## OBJECTIVE
What is the number of lines in the entries below that include the word "tree"? Provide the number only.

## DATA
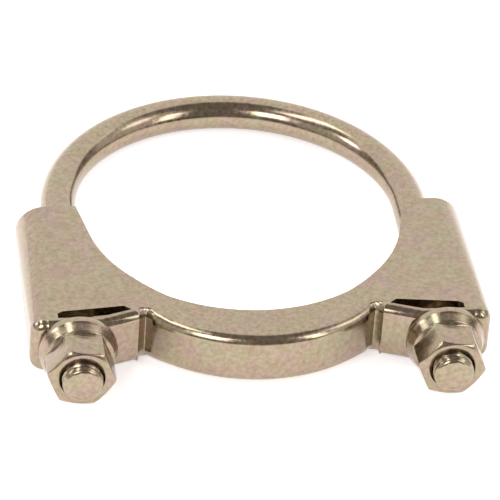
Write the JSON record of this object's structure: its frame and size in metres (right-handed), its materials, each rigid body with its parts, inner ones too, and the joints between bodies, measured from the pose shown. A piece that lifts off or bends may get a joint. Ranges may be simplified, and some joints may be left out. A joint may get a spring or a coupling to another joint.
{
  "type": "exhaust clamp",
  "caption": "U-bolt exhaust clamp: a bent steel rod and a folded sheet saddle close round a pipe as the flange nuts are turned.",
  "frame": {"origin": "on the clamped pipe's axis, half way up the saddle's height", "axes": "+Z along the pipe's axis, +Y from the saddle towards the U-bolt's crown, +X across both legs"},
  "size_m": [0.1082, 0.116, 0.0184],
  "materials": {
    "plated_rod": "yellow chromate zinc plating, satin, on drawn round bar",
    "plated_sheet": "yellow chromate zinc plating, satin, on pressed sheet",
    "plated_nut": "yellow chromate zinc plating, satin, on forged nut"
  },
  "bodies": {
    "saddle": {"saddle": "plated_sheet"},
    "u_bolt": {"u_bolt": "plated_rod"},
    "left_nut": {"flange_nut_left": "plated_nut"},
    "right_nut": {"flange_nut_right": "plated_nut"}
  },
  "joints": [
    {"name": "u_bolt_slide", "type": "slide", "parent": "saddle", "child": "u_bolt", "axis": [0, -1, 0], "range_m": [-0.0026, 0.01249]},
    {"name": "left_nut_spin", "type": "hinge", "parent": "saddle", "child": "left_nut", "pos_m": [-0.04312, -0.0424, 0], "axis": [0, 1, 0], "range_deg": [-590.2, 2836.1]},
    {"name": "right_nut_spin", "type": "hinge", "parent": "saddle", "child": "right_nut", "pos_m": [0.04312, -0.0424, 0], "axis": [0, 1, 0], "range_deg": [-590.2, 2836.1]}
  ],
  "couplings": [
    {"joint": "left_nut_spin", "follows": "u_bolt_slide", "rad_per_m": 3957.9},
    {"joint": "right_nut_spin", "follows": "u_bolt_slide", "rad_per_m": 3957.9}
  ]
}
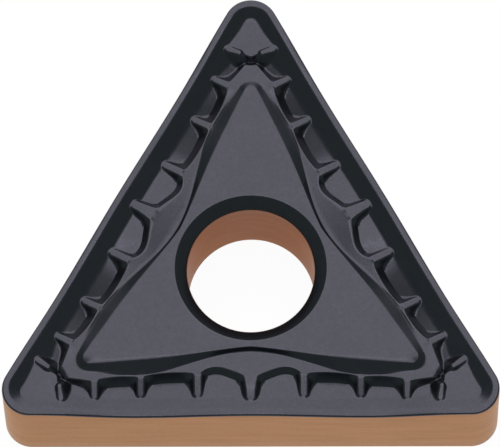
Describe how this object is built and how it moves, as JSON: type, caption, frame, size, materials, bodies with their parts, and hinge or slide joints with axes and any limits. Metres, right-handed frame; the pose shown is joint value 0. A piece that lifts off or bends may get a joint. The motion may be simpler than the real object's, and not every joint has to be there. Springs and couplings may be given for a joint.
{
  "type": "indexable turning insert",
  "caption": "Triangular single-sided turning insert with rounded noses, a wavy cutting edge, a pressed chip former with ribs and bays, a raised island and a round clamping hole.",
  "frame": {"origin": "centre of the flat seat face, on the axis of the clamping hole", "axes": "+Z out of the rake face along the hole, +Y towards one nose, -Y out of the front flank"},
  "size_m": [0.0204, 0.0179, 0.0048],
  "materials": {
    "rake_coating": "satin black hard coating on pressed carbide",
    "flank_coating": "satin bronze-gold nitride coating on the flanks, the hole and the seat"
  },
  "bodies": {
    "root": {"insert_body": "rake_coating"}
  },
  "joints": []
}
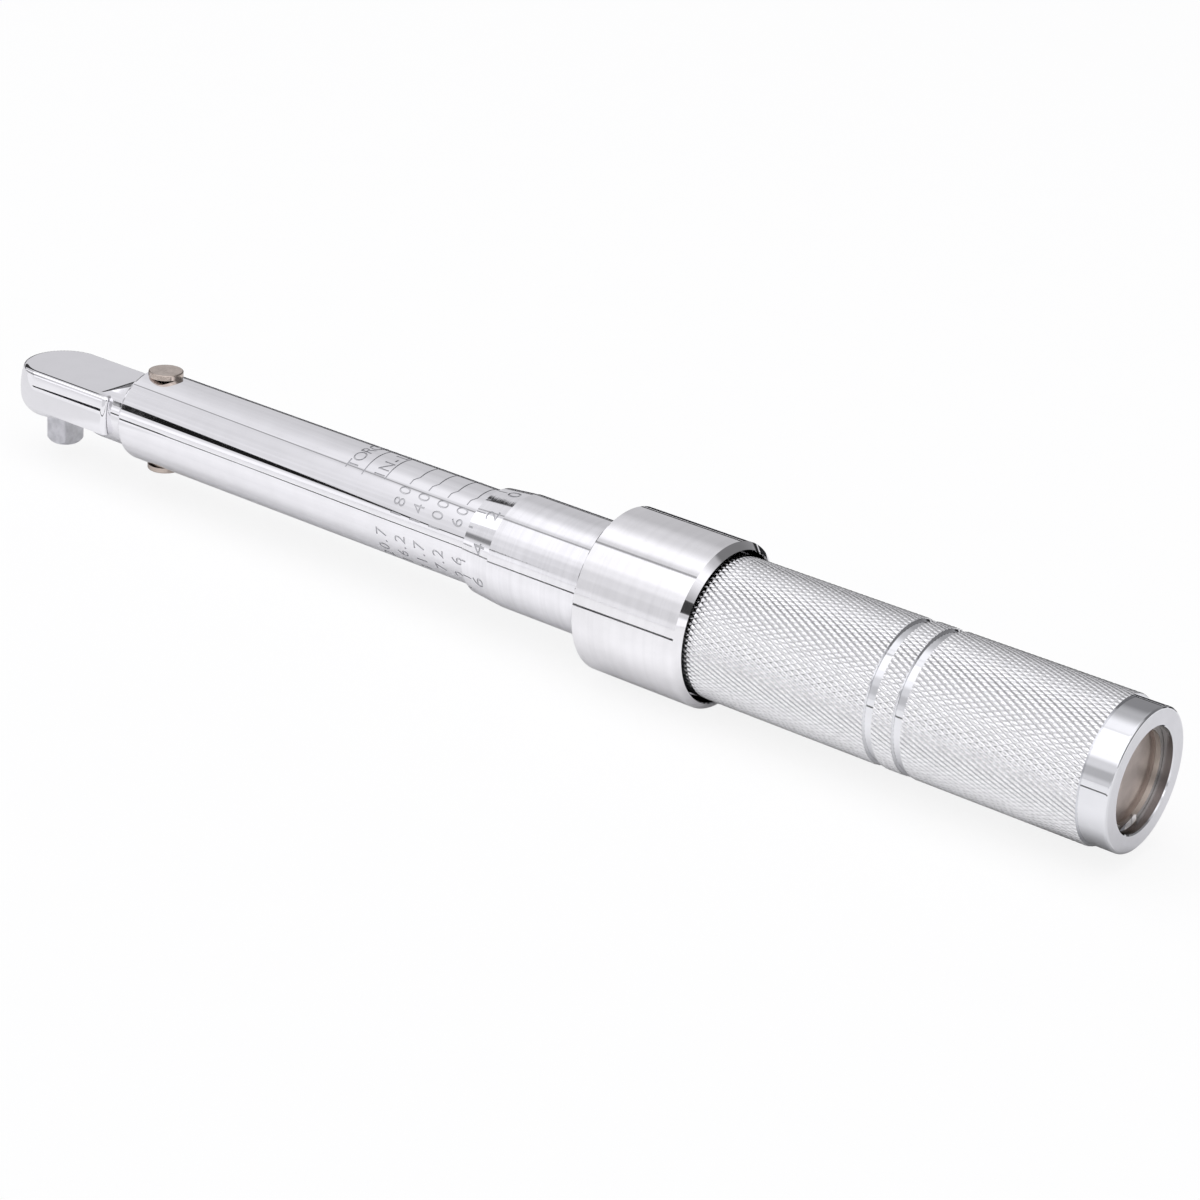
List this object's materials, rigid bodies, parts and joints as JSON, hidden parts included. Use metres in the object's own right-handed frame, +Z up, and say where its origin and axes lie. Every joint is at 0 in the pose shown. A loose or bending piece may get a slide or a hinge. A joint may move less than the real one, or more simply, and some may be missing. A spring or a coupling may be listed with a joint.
{
  "type": "click torque wrench",
  "caption": "Slim click-type torque wrench: fixed square-drive head pinned in a tube, micrometer thimble with knurled grip, and a pull-back lock ring.",
  "frame": {"origin": "centre of the square drive's seating face, under the head", "axes": "+X from the head to the handle, +Z up, away from the square drive; the tube's axis is 6 mm above the origin"},
  "size_m": [0.299, 0.0356, 0.0356],
  "materials": {
    "polished_chrome": "polished chrome plate",
    "satin_chrome": "satin turned chrome plate",
    "knurled_chrome": "diamond-knurled chrome plate",
    "drive_steel": "matte hardened steel",
    "pin_nickel": "satin nickel plate",
    "inner_steel": "ground steel",
    "spring_steel": "dark tempered steel",
    "ball_steel": "polished hardened steel",
    "nut_brass": "turned brass",
    "plug_zinc": "dull passivated plate",
    "ring_spring": "plain spring steel"
  },
  "bodies": {
    "frame": {"tube": "polished_chrome", "pivot_pin": "pin_nickel", "pivot_screw": "pin_nickel", "adjusting_nut": "nut_brass", "nut_pin_left": "inner_steel", "nut_pin_right": "inner_steel"},
    "head": {"head": "polished_chrome", "square_drive": "drive_steel", "detent_spring": "spring_steel"},
    "detent_ball": {"detent_ball": "ball_steel"},
    "plunger": {"plunger": "inner_steel", "main_spring": "spring_steel"},
    "tilt_block": {"tilt_block": "inner_steel"},
    "seat": {"spring_seat": "inner_steel", "thrust_ball": "ball_steel"},
    "handle": {"handle": "knurled_chrome", "adjusting_screw": "inner_steel", "lock_nut": "inner_steel", "end_plug": "plug_zinc", "end_ring": "ring_spring", "stop_clip": "ring_spring", "lock_spring": "spring_steel", "lock_ball_1": "ball_steel", "lock_ball_2": "ball_steel", "lock_ball_3": "ball_steel", "lock_ball_4": "ball_steel"},
    "lock_ring": {"lock_ring": "satin_chrome"}
  },
  "joints": [
    {"name": "head_click", "type": "hinge", "parent": "frame", "child": "head", "pos_m": [0.0332, 0, 0.006], "axis": [0, 0, 1], "range_deg": [-2.5, 2.5], "stiffness_Nm_per_rad": 4},
    {"name": "detent_press", "type": "slide", "parent": "head", "child": "detent_ball", "axis": [0, -1, 0], "range_m": [0, 0.0007], "stiffness_N_per_m": 200, "springref_m": -0.001, "deforming": ["detent_spring"]},
    {"name": "plunger_slide", "type": "slide", "parent": "frame", "child": "plunger", "axis": [1, 0, 0], "range_m": [0, 0.001], "stiffness_N_per_m": 500, "springref_m": -0.002},
    {"name": "block_tilt", "type": "hinge", "parent": "plunger", "child": "tilt_block", "pos_m": [0.0792, 0, 0.006], "axis": [0, 0, 1], "range_deg": [-17, 17]},
    {"name": "handle_turn", "type": "hinge", "parent": "seat", "child": "handle", "pos_m": [0.2, 0, 0.006], "axis": [-1, 0, 0], "range_deg": [0, 2880]},
    {"name": "seat_slide", "type": "slide", "parent": "frame", "child": "seat", "axis": [-1, 0, 0], "range_m": [0, 0.022], "deforming": ["main_spring"]},
    {"name": "lock_ring_slide", "type": "slide", "parent": "handle", "child": "lock_ring", "axis": [1, 0, 0], "range_m": [0, 0.005], "stiffness_N_per_m": 600, "springref_m": -0.01, "deforming": ["lock_spring"]}
  ],
  "couplings": [
    {"joint": "block_tilt", "follows": "head_click", "ratio": -6.6667},
    {"joint": "seat_slide", "follows": "handle_turn", "m_per_rad": 0.00043768}
  ]
}
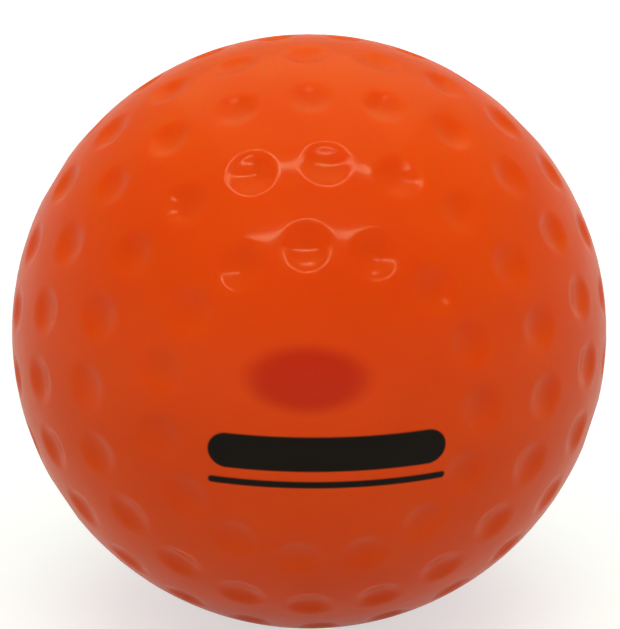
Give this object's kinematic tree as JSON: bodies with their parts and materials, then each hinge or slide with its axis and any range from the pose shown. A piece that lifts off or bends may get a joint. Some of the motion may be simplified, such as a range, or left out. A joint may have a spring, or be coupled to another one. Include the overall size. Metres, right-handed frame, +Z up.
{
  "type": "field hockey ball",
  "caption": "Solid moulded plastic ball with rings of shallow round dimples and a smooth cap at each pole.",
  "frame": {"origin": "centre of the ball", "axes": "+Z up as pictured, -Y out of the front smooth cap, along the axis that the rings of dimples go round, +X to the right as seen from the front"},
  "size_m": [0.073, 0.073, 0.073],
  "materials": {
    "skin": "glossy orange moulded skin, with a small black print on the front cap"
  },
  "bodies": {
    "root": {"ball": "skin"}
  },
  "joints": []
}
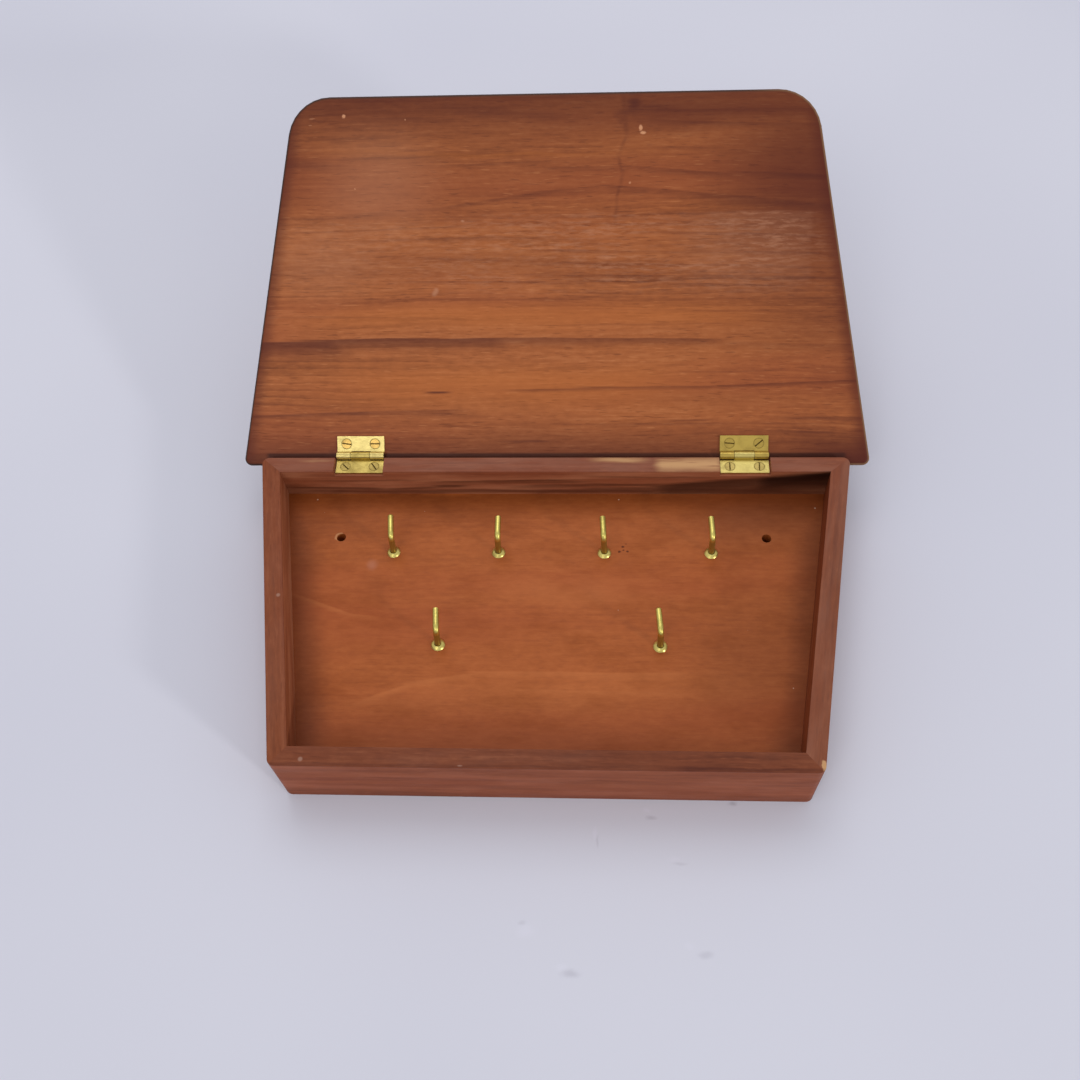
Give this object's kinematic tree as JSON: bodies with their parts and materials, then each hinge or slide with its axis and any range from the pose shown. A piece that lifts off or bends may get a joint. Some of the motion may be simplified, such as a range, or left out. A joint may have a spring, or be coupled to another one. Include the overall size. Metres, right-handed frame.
{
  "type": "wall key cabinet",
  "caption": "Shallow tapered wooden wall box with hooks for keys inside and a flat overhanging lid on butt hinges that leans back open.",
  "frame": {"origin": "midway between the two wall-screw holes, on the back face that meets the wall", "axes": "+X across the cabinet, to the right for someone facing it on the wall; +Y up the wall, towards the hinge rail; +Z out of the mouth, away from the wall. At rest the cabinet lies on its back with the lid open against its stop."},
  "size_m": [0.3216, 0.3131, 0.1468],
  "materials": {
    "mahogany": "thin worn varnish",
    "back_board": "smooth waxed",
    "brass": "satin, slightly tarnished",
    "steel": "plain drawn wire"
  },
  "bodies": {
    "cabinet": {"top_rail": "mahogany", "right_stile": "mahogany", "bottom_rail": "mahogany", "left_stile": "mahogany", "back_panel": "back_board", "left_hinge_box_leaf": "brass", "left_hinge_box_screws": "brass", "left_hinge_pin": "steel", "right_hinge_box_leaf": "brass", "right_hinge_box_screws": "brass", "right_hinge_pin": "steel", "upper_hook_1": "brass", "upper_hook_2": "brass", "upper_hook_3": "brass", "upper_hook_4": "brass", "lower_hook_1": "brass", "lower_hook_2": "brass", "upper_collar_1": "brass", "upper_collar_2": "brass", "upper_collar_3": "brass", "upper_collar_4": "brass", "lower_collar_1": "brass", "lower_collar_2": "brass", "panel_pins": "steel", "mitre_pins": "steel"},
    "lid": {"lid": "mahogany", "left_hinge_lid_leaf": "brass", "left_hinge_lid_screws": "brass", "right_hinge_lid_leaf": "brass", "right_hinge_lid_screws": "brass"}
  },
  "joints": [
    {"name": "lid_hinge", "type": "hinge", "parent": "cabinet", "child": "lid", "pos_m": [0, 0.0383, 0.03625], "axis": [1, 0, 0], "range_deg": [0, 140.8]}
  ]
}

## RESPONSE TO THIS EXERCISE
2